Thank God for CNN or I would never know what is on Twitter
Television innovation had slowed down in the ’80s. Although, budding television accessories increased such as VCRs, Nintendo, and Sega.The booming cable industry spurred the never-ending CNN 24 hour news network. News organizations changed their news format from typical content like news, weather, and sports, to focus more on lifestyle content to improve their viewers lives and wellbeing. Computers entered the newsroom space which helped finding information much quicker and easier.
Welcome to technology changes in the ’90s, thank you Internet. Computers were becoming affordable and information was readily at our fingertips. For the networks, the 1990s were the decade of newsmagazines, 20/20, NBC’s Dateline, and 60 minutes. Investigative tabloid news reporting was bombarding our culture. President Clinton’s sex scandal made top news to attract an audience, who now dramatically had more programs to watch other than newscasts; kudos to cable TV. News stations used email and Web sites to connect with their viewers. They had no clue about the computer revolution that would challenge their dominance as news providers.
We don’t care. We don’t have to. We are technology.
Zoom into the 21st century, we have LCD, plasma, TiVo, home theatres, reality television, smart TVs, Blu-ray, DVRs, HD television, all digital signal, video streaming, and digital recording. Not to mention larger, curved screens with Dolby sound systems that are constantly improving. Web site development allowed video stories to be posted easily, which presented its own dilemma. News organizations have to choose whether to put stories on the Internet immediately to beat their competitors, or hold off until after their on-air broadcasts so that their viewership didn’t suffer. Ever since the televisions introduction, people have been hooked on TV, boob tube, baby-sitter, idiot box, tube and TV set. According to Nielsen more than half of the homes in the United States have three or more televisions.
Nielsen’s 2014 Advance National TV Household Universe Estimate (UE), there are 115.6 million TV homes in the U.S., up 1.2% from the 2012-2013 estimate of 114.2 million. Nielsen estimates that 294 million persons age 2 and older live in these TV homes, an increase of 1.6% from last year.
What has happened to television since the dawn of the 24-hour news cycle? Watching the nightly news is quickly becoming a habit of past generations because today’s news consumers have a wider selection of choices where to get information from. TV newsrooms are changing their priorities to become information providers across a variety of platforms. Web sites are only part of the delivery system.
Do we hold social media in our hands or does social media have a hold on us?

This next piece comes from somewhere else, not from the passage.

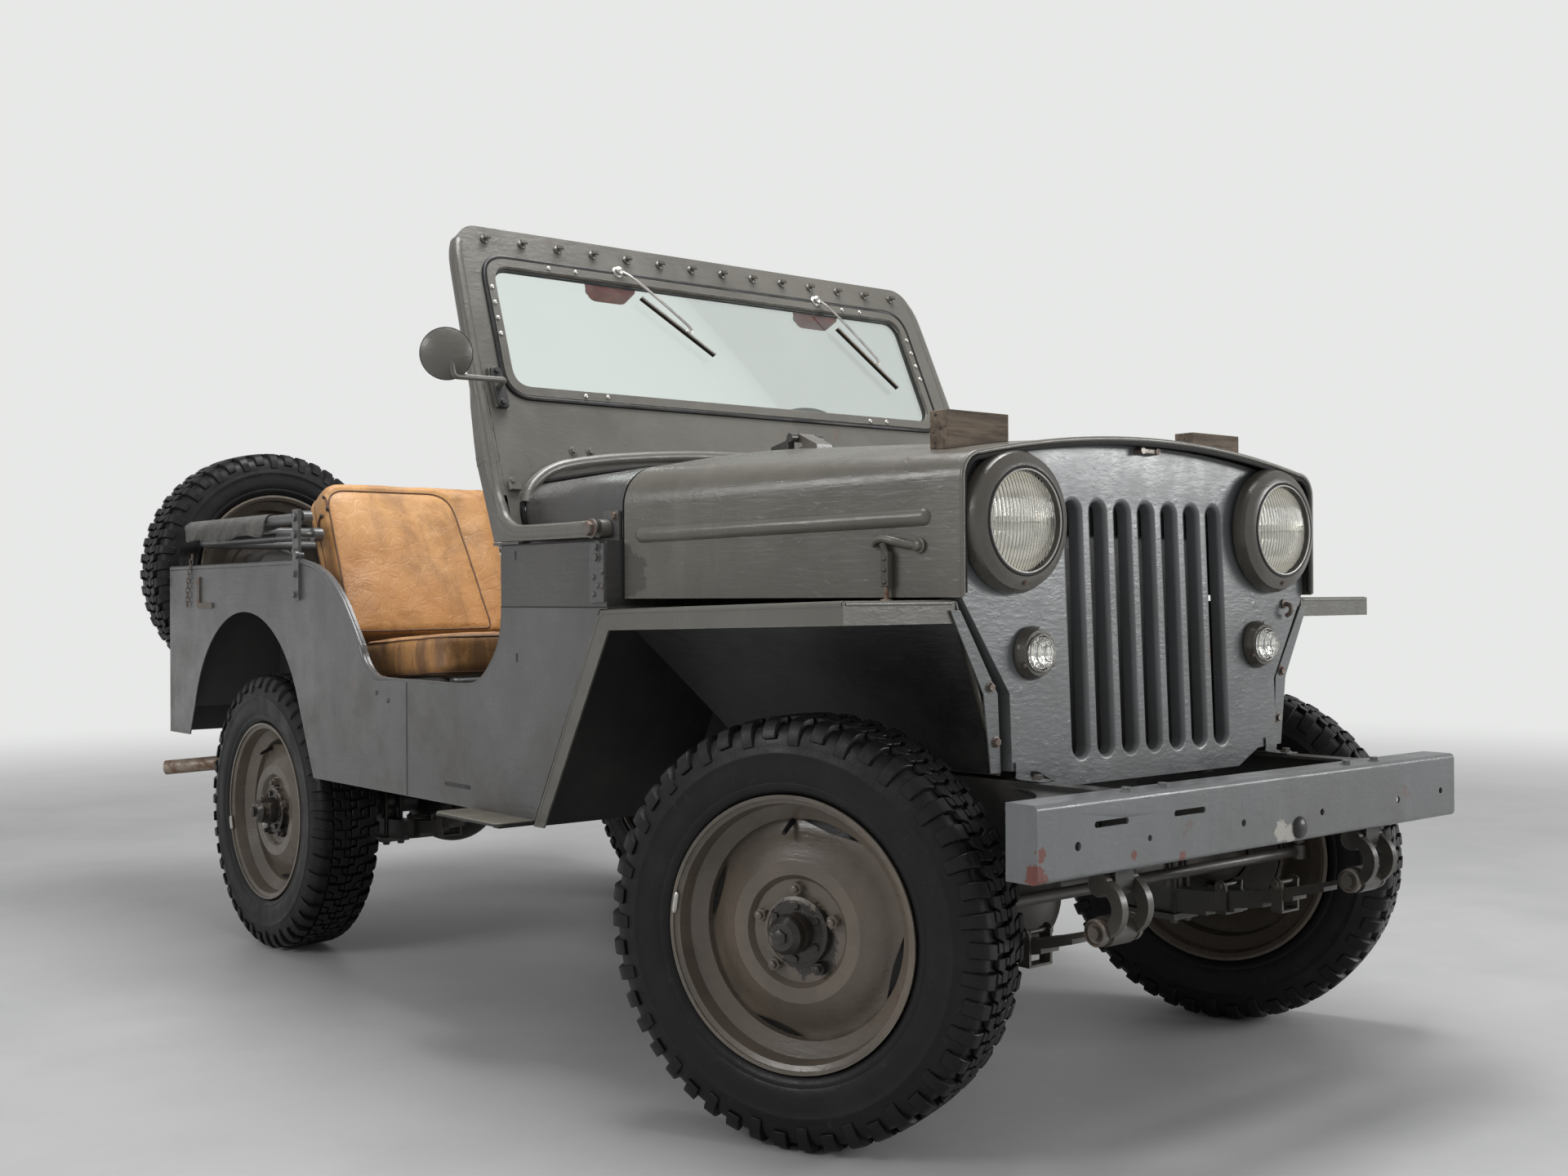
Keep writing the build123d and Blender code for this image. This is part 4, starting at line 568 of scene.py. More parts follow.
def make_stage():
    """A pale floor that fades into the background, two soft lamps and the photo's camera."""
    scene = bpy.context.scene
    scene.view_settings.view_transform = "Standard"
    pale = (0.80, 0.81, 0.80)
    floor = Finish("floor")
    colour = floor.mix(
        floor.ramp(floor.noise(1.1, 6, 0.65), 0.35, 0.7), (0.50, 0.505, 0.50), (0.43, 0.435, 0.435)
    )
    floor.set(Base_Color=colour, Roughness=0.45, Normal=floor.bump(floor.noise(9, 5), 0.002))
    glow = floor.node("Emission")
    floor.feed(glow.inputs["Color"], pale)
    away = floor.node("VectorMath", operation="LENGTH")
    floor.feed(away.inputs[0], floor.place)
    fade = floor.ramp(away.outputs["Value"], 3.2, 9.0)
    disc = Shape()
    disc.add(circle(Vector(), FLOOR_RADIUS, FLOOR_STEPS, X, Y), [range(FLOOR_STEPS)])
    mesh = disc.mesh("floor")
    mesh.materials.append(floor.show(floor.join(fade, floor.shader.outputs[0], glow.outputs[0])))
    ground = bpy.data.objects.new("floor", mesh)
    scene.collection.objects.link(ground)

    world = bpy.data.worlds.new("world")
    scene.world = world
    world.use_nodes = True
    tree = world.node_tree
    shade = tree.nodes["Background"]
    shade.inputs["Color"].default_value = (1, 1, 1, 1)
    shade.inputs["Strength"].default_value = 0.46
    seen = tree.nodes.new("ShaderNodeBackground")
    seen.inputs["Color"].default_value = (*pale, 1)
    seen.inputs["Strength"].default_value = 1.0
    path = tree.nodes.new("ShaderNodeLightPath")
    choose = tree.nodes.new("ShaderNodeMixShader")
    tree.links.new(path.outputs["Is Camera Ray"], choose.inputs[0])
    tree.links.new(shade.outputs[0], choose.inputs[1])
    tree.links.new(seen.outputs[0], choose.inputs[2])
    tree.links.new(choose.outputs[0], tree.nodes["World Output"].inputs["Surface"])

    # Soft lamps: name, place, target, width, power
    for name, place, target, width, power in (
        ("overhead", (0.2, -0.4, 4.4), (0, 0, 0.8), 2.6, 150),
        ("front_window", (4.4, -5.4, 2.4), (0, -1.0, 0.8), 2.6, 170),
        ("right_side", (-5.2, -0.2, 3.0), (0, 0.2, 0.7), 2.2, 75),
    ):
        lamp = bpy.data.lights.new(name, "AREA")
        lamp.shape = "RECTANGLE"
        lamp.size = width
        lamp.size_y = width * 0.6
        lamp.energy = power
        holder = bpy.data.objects.new(name, lamp)
        scene.collection.objects.link(holder)
        holder.location = place
        holder.rotation_euler = (Vector(target) - Vector(place)).to_track_quat("-Z", "Y").to_euler()

    # The photo's camera: place, heading from +Y towards +X, pitch, roll and lens
    place, heading, pitch, roll = Vector((-2.4015, -3.2641, 0.8981)), 0.6942, 0.0042, -0.0052
    forward = Vector(
        (math.sin(heading) * math.cos(pitch), math.cos(heading) * math.cos(pitch), math.sin(pitch))
    )
    right = Vector((math.cos(heading), -math.sin(heading), 0))
    up = right.cross(forward)
    right, up = right * math.cos(roll) + up * math.sin(roll), up * math.cos(roll) - right * math.sin(roll)
    camera = bpy.data.objects.new("camera", bpy.data.cameras.new("camera"))
    camera.data.lens = 38.235
    camera.data.sensor_width = 36
    turned = Matrix((right, up, -forward)).transposed().to_4x4()
    camera.matrix_world = Matrix.Translation(place) @ turned
    scene.collection.objects.link(camera)
    scene.camera = camera


# Carried-over nodes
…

Facebook, Twitter and other social media are important avenues to secure potential viewers. Mobile devices, from cellphones to tablets, are strategies used to reach people on the go. It’s elementary that traditional TV news won’t last much longer. But the strong stations and networks can improve their odds of being around through the decades by focusing on what has gotten them to this point — solid, accurate reporting that isn’t influenced by outside sources, creative visual presentations and credible newscasters who form long-lasting relationships with their audience.
How has technology (satellite providers, cable, and streaming Internet television) changed our relationship to television, and what will the next decade look like for American culture as represented in this medium? Developing technology and society trends have threatened to derail the industry. Cable and Satellite are usually sold in a package deal featuring a multitude of channels and programs. However, more content does not always equate to what a consumer wants, rendering most of the channels subscribed to as worthless. Also Satellite television does not allow you to watch a different program on another television unless they have a separate box which is a hassle. The convergence of television and the Internet has compelled TV providers to constantly innovate due to consumers preferences for online and digital platforms. American culture has grown accustomed to technology integrated into their everyday lives therefore, seeking constant engagement and maximizing their time and attention span.
Television? Internet? All at our fingertips.
Mobile devices and social sites have impacted the way individuals interact with media and the world. With a need for convenience, and the opportunity to freely access content without any time restrictions and at a relatively low-cost; online streaming is rapidly gaining popularity as a means of watching TV. In the future, I believe that the television industry is headed towards a paradigm shift, from cable, satellite connections, to Internet platforms. The advancement of creating content and sharing via the Internet, and carry it across multiple devices has simplified it for new players to enter the marketplace of innovation.